According to Seminario: “It is inexcusable and shameful that even where there was broad agreement that the cranes and derricks standard was needed and about what the rule should require, that the regulatory system failed to protect workers. In this case, according to OSHA, during the eight year rulemaking, 176 workers died in crane accidents that would have been prevented if the crane and derricks standard had been in place.” The article makes the point clear, OSHA knows that certification saves lives and that delays will mean more people will die, unnecessarily.
Please contact OSHA and clearly express your expectation that OSHA remember its mission “to ensure a safe and healthy workplace for every working man and woman in the Nation.” This mission does not align with OSHA’s recent attitude that the purpose of regulations is to provide the agency with greater authority for imposing citations and fines on employers. No one should get hurt in their effort to earn a pay check. The purpose of regulations is not to create a revenue stream for the government. Tell OSHA to not delay the regulation that requires accredited certification of crane operators, which will save lives and jobs.
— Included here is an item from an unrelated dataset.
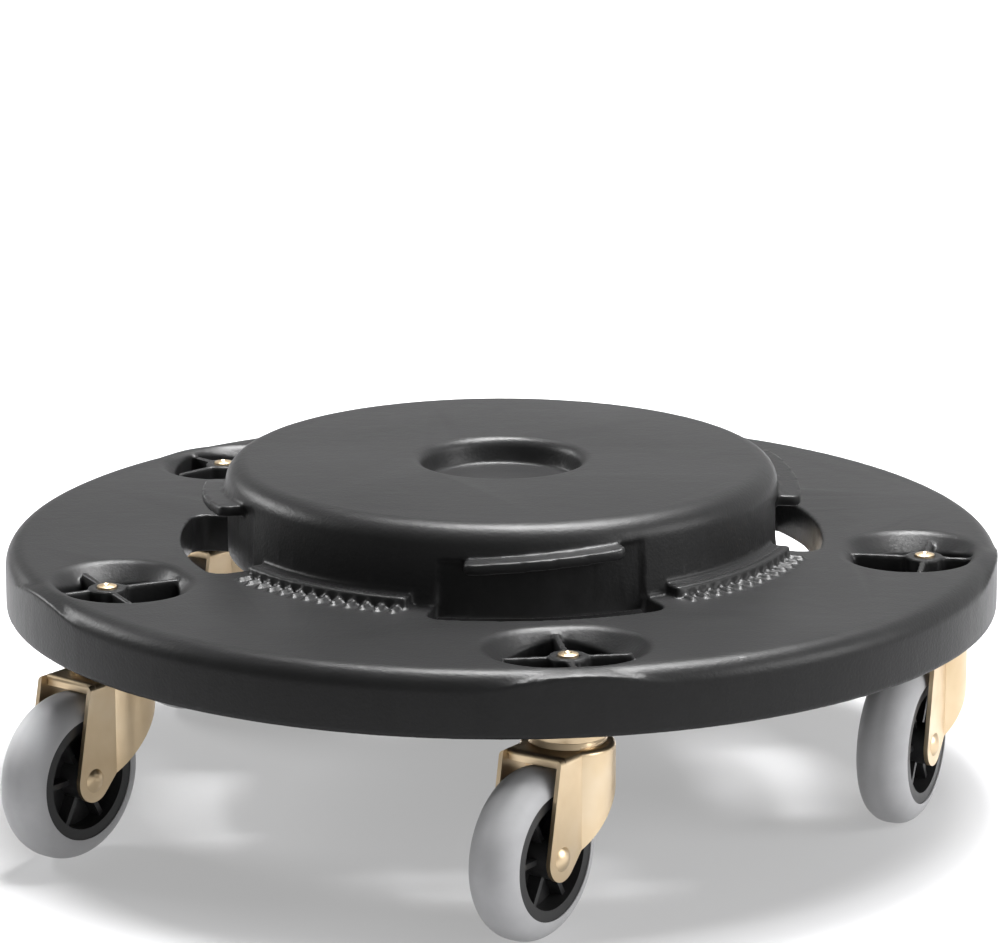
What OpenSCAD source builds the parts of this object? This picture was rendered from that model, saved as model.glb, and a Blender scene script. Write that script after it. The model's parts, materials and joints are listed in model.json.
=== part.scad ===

Crane operators, riggers, people that work near cranes and their families trust us to help make job sites as safe as possible. These facts are what drives Crane Institute Certification (CIC) daily to persevere. CIC is compliant with the 2014 regulation as it stands and we will make sure CIC stays compliant with changes, if made. I personally hope that out of respect for the lives at stake, the negotiated rule making process that was fully supported by industry experts and the millions of dollars invested by the industry to date, that OSHA does not delay. Regardless, we will continue to drive our business based on the safety and needs of the industry. Employers can rely on CIC to:
1. Conduct meaningful certifications; CIC certified by type and capacity years before the OSHA regulation because knowing what type and capacity equipment an operator can operate helps employers make sound decisions and gives operators credentials with merit.
2. Assess the knowledge, skill and abilities of operators for the purpose of reducing accidents that are outrageously expensive in terms of lives and jobs.
3. Provide affordable, accessible and nationally accredited certifications for crane operators and riggers.